→ **TASK INSTRUCTIONS**:
Can you pull out each line of the data below that includes the word "before"?

→ **MATERIAL**:
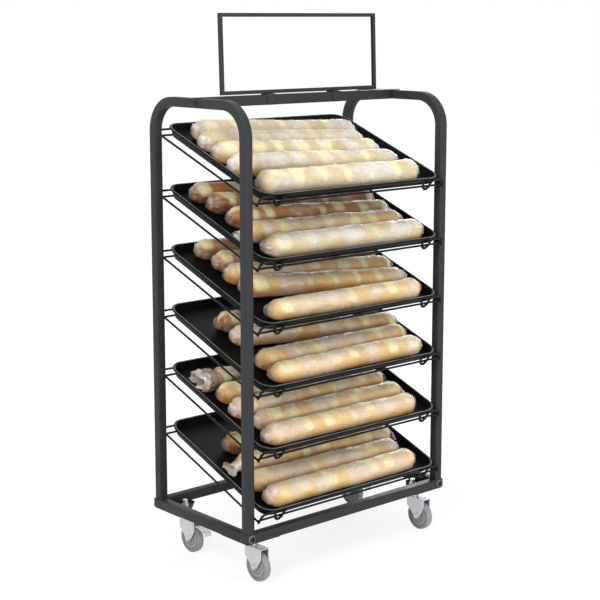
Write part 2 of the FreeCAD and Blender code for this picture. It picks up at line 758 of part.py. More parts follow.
def cheek_outline(sketch):
    """Side of the fork, drawn with the stem's axis upright: straight edges round to the axle boss."""
    nose = S.fork_nose
    tail = -S.caster_trail - S.fork_tail
    nose_foot = S.wheel_radius + S.nose_height
    tail_foot = S.wheel_radius + S.tail_height
    centre = flat_vector(-S.caster_trail, S.wheel_radius)
    radius = float(S.boss_radius)
    nose_low = flat_vector(nose, nose_foot)
    tail_low = flat_vector(tail, tail_foot)
    nose_touch = tangent_point(nose_low, centre, radius, -1)
    tail_touch = tangent_point(tail_low, centre, radius, 1)
    start = math.atan2(tail_touch.y - centre.y, tail_touch.x - centre.x)
    end = math.atan2(nose_touch.y - centre.y, nose_touch.x - centre.x)
    if start < 0:
        start += 2 * math.pi
    if end < start:
        end += 2 * math.pi
    boss = Part.Circle(centre, Vector(0, 0, 1), radius)
    sketch.addGeometry(Part.LineSegment(flat_vector(nose, fork_top), flat_vector(tail, fork_top)), False)
    sketch.addGeometry(Part.LineSegment(flat_vector(tail, fork_top), tail_low), False)
    sketch.addGeometry(Part.LineSegment(tail_low, tail_touch), False)
    sketch.addGeometry(Part.ArcOfCircle(boss, start, end), False)
    sketch.addGeometry(Part.LineSegment(nose_touch, nose_low), False)
    sketch.addGeometry(Part.LineSegment(nose_low, flat_vector(nose, fork_top)), False)
    for line, following in ((0, 1), (1, 2), (4, 5), (5, 0)):
        sketch.addConstraint(Sketcher.Constraint("Coincident", line, 2, following, 1))
    sketch.addConstraint(Sketcher.Constraint("Tangent", 2, 2, 3, 1))
    sketch.addConstraint(Sketcher.Constraint("Tangent", 3, 2, 4, 1))
    pin_point(sketch, 0, 1, nose, fork_top)
    pin_point(sketch, 1, 1, tail, fork_top)
    pin_point(sketch, 2, 1, tail, tail_foot)
    pin_point(sketch, 5, 1, nose, nose_foot)
    pin_point(sketch, 3, 3, -S.caster_trail, S.wheel_radius)
    dimension(sketch, S.boss_radius, "Radius", 3)


def caster_fork(name, with_brake):
    """Two cheeks under a flat crown, with the axle bolt through them."""
    body = body_named(name)
    cheeks = sketch_on(body, "YZ_Plane", name + "Cheeks")
    cheek_outline(cheeks)
    pad(body, cheeks, fork_outer * 2, both_ways=True)
    gap = sketch_on(body, "XZ_Plane", name + "Gap")
    rectangle(gap, fork_half * 2, crown_base, 0, crown_base / 2)
    pocket(body, gap, (S.caster_trail + S.fork_tail) * 4, both_ways=True)
    kingpin = sketch_on(body, "XY_Plane", name + "Kingpin", crown_base)
    circle(kingpin, S.kingpin_radius + S.running_gap)
    pocket(body, kingpin, S.fork_sheet, down=True)
    if with_brake:
        pivot = sketch_on(body, "YZ_Plane", name + "Pivot")
        reach = (S.pedal_pin + S.running_gap) / math.cos(math.pi / 8)
        around(pivot, reach, 8, pin_y, pin_z)
        pocket(body, pivot, fork_outer * 3, both_ways=True)
    axle = sketch_on(body, "YZ_Plane", name + "Axle")
    circle(axle, S.axle_radius, -S.caster_trail, S.wheel_radius)
    pad(body, axle, fork_outer * 2, both_ways=True)
    for side, offset in (("Head", fork_outer), ("Nut", -fork_outer - S.bolt_head)):
        end = sketch_on(body, "YZ_Plane", name + side, offset)
        hexagon(end, S.bolt_flats, -S.caster_trail, S.wheel_radius)
        pad(body, end, S.bolt_head)
    return body


def caster_wheel(name):
    """A hub with its bonded tyre, bored for the axle bolt."""
    body = body_named(name)
    side = sketch_on(body, "YZ_Plane", name + "Side")
    circle(side, S.wheel_radius, -S.caster_trail, S.wheel_radius)
    circle(side, S.axle_radius + S.running_gap, -S.caster_trail, S.wheel_radius)
    pad(body, side, S.tyre_width, both_ways=True)
    return body


def brake_pedal(name):
    """A bent lever on its cross pin, with the shoe that comes down on the tyre."""
    body = body_named(name)
    side = sketch_on(body, "YZ_Plane", name + "Side")
    half = S.pedal_sheet / 2
    over = pin_z + half
    below = pin_z - half
    heel_y = pin_y + S.pedal_pin + half
    shoe_front = pin_y - S.shoe_place
    shoe_rear = shoe_front - S.shoe_width
    shoe_foot = pin_z - S.shoe_drop
    tip_y = pin_y - S.pedal_reach
    tip_over = over - S.pedal_drop
    tip_below = below - S.pedal_drop
    lip_y = tip_y + S.pedal_sheet
    lip_foot = tip_below - S.pedal_lip
    corners = [(heel_y, below), (heel_y, over), (shoe_rear, over), (tip_y, tip_over)]
    corners += [(tip_y, lip_foot), (lip_y, lip_foot), (lip_y, tip_below), (shoe_rear, below)]
    corners += [(shoe_rear, shoe_foot), (shoe_front, shoe_foot), (shoe_front, below)]
    polygon(side, corners)
    pad(body, side, S.pedal_width, both_ways=True)
    pin = sketch_on(body, "YZ_Plane", name + "Pin")
    around(pin, S.pedal_pin, 8, pin_y, pin_z)
    pad(body, pin, fork_outer * 2 + S.fork_sheet, both_ways=True)
    return body


def at_stem(thing, x_side, y_side):
    place(thing, stem_x * x_side, middle_y + stem_y * y_side, 0)
    return thing


stems = [at_stem(caster_stem(f"stem_{corner}"), xs, ys) for corner, xs, ys in CORNERS]
parts.append(group("caster_stems", stems))
nuts = [at_stem(caster_nut(f"nut_{corner}"), xs, ys) for corner, xs, ys in CORNERS]
parts.append(group("caster_nuts", nuts))
for corner, x_side, y_side in CORNERS:
    braked = y_side > 0
    made = [
        caster_fork(f"caster_fork_{corner}", braked),
        caster_wheel(f"caster_wheel_{corner}"),
    ]
    if braked:
        made.append(brake_pedal(f"brake_pedal_{corner}"))
    for piece in made:
        parts.append(at_stem(piece, x_side, y_side))


# ---- check and write ----

doc.recompute()
for item in doc.Objects:
    if "Invalid" in item.State or "Error" in item.State:
        raise RuntimeError(f"{item.Label} did not build: {item.State}")
for part in parts:
    if part.Shape.isNull() or not part.Shape.isValid():
        raise RuntimeError(f"{part.Label} has no valid shape")

os.makedirs("parts", exist_ok=True)
for part in parts:
    part.Shape.exportStep(f"parts/{part.Label}.step")
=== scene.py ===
import math
import random
from collections import namedtuple

import bmesh
import bpy
import numpy as np
from mathutils import Matrix, Vector, noise


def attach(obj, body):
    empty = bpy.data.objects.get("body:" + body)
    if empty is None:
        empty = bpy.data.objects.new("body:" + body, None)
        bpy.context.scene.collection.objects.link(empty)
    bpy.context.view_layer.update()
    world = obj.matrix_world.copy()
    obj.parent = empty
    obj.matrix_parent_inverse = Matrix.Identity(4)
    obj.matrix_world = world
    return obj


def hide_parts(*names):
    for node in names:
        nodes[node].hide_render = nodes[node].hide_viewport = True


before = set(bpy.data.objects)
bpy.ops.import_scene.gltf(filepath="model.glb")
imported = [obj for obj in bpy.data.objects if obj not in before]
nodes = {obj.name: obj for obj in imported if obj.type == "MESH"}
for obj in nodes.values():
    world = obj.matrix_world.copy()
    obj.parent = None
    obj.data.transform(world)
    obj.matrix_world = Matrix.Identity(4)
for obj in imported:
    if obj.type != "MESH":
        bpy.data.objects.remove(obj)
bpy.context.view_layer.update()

# Lengths are in millimetres, in the frame of the CAD, and go to metres as each mesh is made.
# MIDDLE is the middle of the side frames' depth, and WIRE the radius of the cradles' wire.
MM = 0.001
MIDDLE = 8.717
TILT = math.radians(20.5)
HALF_WIDTH = 370.0
HALF_DEPTH = 206.0
TUBE = 25.4
RAIL_BASE = 122.0
RACK_TOP = 1282.0
TOP_SHELF = 1102.0
SHELF_PITCH = 168.0
SHELVES = range(1, 7)
WIRE = 3.0
CORNERS = (("front_left", -1, -1), ("front_right", 1, -1), ("rear_right", 1, 1), ("rear_left", -1, 1))


def shelf_matrix(number):
    """The plane of a cradle: x across, y up the slope, z square to it, in metres."""
    z = TOP_SHELF - SHELF_PITCH * (number - 1)
    return Matrix.Translation((0, MIDDLE * MM, z * MM)) @ Matrix.Rotation(TILT, 4, "X")


# ---- meshes ----


def mesh_object(name, points, faces, smooth=True, matrix=None):
    """A mesh from points in millimetres, placed by a matrix in metres."""
    mesh = bpy.data.meshes.new(name)
    mesh.from_pydata([tuple(c * MM for c in p) for p in points], [], faces)
    mesh.update()
    made = bmesh.new()
    made.from_mesh(mesh)
    bmesh.ops.recalc_face_normals(made, faces=made.faces)
    made.to_mesh(mesh)
    made.free()
    for face in mesh.polygons:
        face.use_smooth = smooth
    thing = bpy.data.objects.new(name, mesh)
    bpy.context.scene.collection.objects.link(thing)
    if matrix is not None:
        thing.matrix_world = matrix
    return thing


def sharp_where_steep(thing, degrees=35):
    """Smooth shading that still breaks at edges steeper than the angle."""
    made = bmesh.new()
    made.from_mesh(thing.data)
    limit = math.radians(degrees)
    for edge in made.edges:
        if len(edge.link_faces) == 2:
            edge.smooth = edge.calc_face_angle(0) < limit
    made.to_mesh(thing.data)
    made.free()
    return thing


class Shape:
    """Points and faces gathered from several parts of one piece."""

    def __init__(self):
        self.points = []
        self.faces = []

    def add(self, points, faces):
        base = len(self.points)
        self.points += [tuple(p) for p in points]
        self.faces += [tuple(base + i for i in face) for face in faces]

    def rings(self, rings, cap_first=True, cap_last=True, closed=False):
        """A skin through rings of equal count."""
        count = len(rings[0])
        points = [p for ring in rings for p in ring]
        faces = []
        steps = len(rings) if closed else len(rings) - 1
        for row in range(steps):
            following = (row + 1) % len(rings)
            for i in range(count):
                j = (i + 1) % count
                a, b = row * count + i, row * count + j
                c, d = following * count + j, following * count + i
                faces.append((a, b, c, d))
        if not closed and cap_first:
            faces.append(tuple(range(count))[::-1])
        if not closed and cap_last:
            faces.append(tuple((len(rings) - 1) * count + i for i in range(count)))
        self.add(points, faces)

    def object(self, name, smooth=True, matrix=None, sharp=35):
        thing = mesh_object(name, self.points, self.faces, smooth, matrix)
        return sharp_where_steep(thing, sharp) if smooth else thing


def round_section(radius, count=12):
    turns = np.linspace(0, 2 * math.pi, count, endpoint=False)
    return [(radius * math.cos(t), radius * math.sin(t)) for t in turns]


def rounded_rectangle(across, along, corner, steps):
    """A rectangle with round corners, whose arcs have their centres that far across and along."""
    ring = []
    for quadrant, (sx, sy) in enumerate(((1, 1), (-1, 1), (-1, -1), (1, -1))):
        for step in range(steps + 1):
            t = math.pi / 2 * (quadrant + step / steps)
            ring.append((sx * across + corner * math.cos(t), sy * along + corner * math.sin(t)))
    return ring


def square_section(side, corner=3.0):
    half = side / 2 - corner
    return rounded_rectangle(half, half, corner, 4)


def arc(centre, radius, start, end, steps):
    """Points of an arc in a plane, angles in degrees."""
    return [
        (centre[0] + radius * math.cos(math.radians(a)), centre[1] + radius * math.sin(math.radians(a)))
        for a in np.linspace(start, end, steps + 1)
    ]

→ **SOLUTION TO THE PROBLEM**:
before = set(bpy.data.objects)
imported = [obj for obj in bpy.data.objects if obj not in before]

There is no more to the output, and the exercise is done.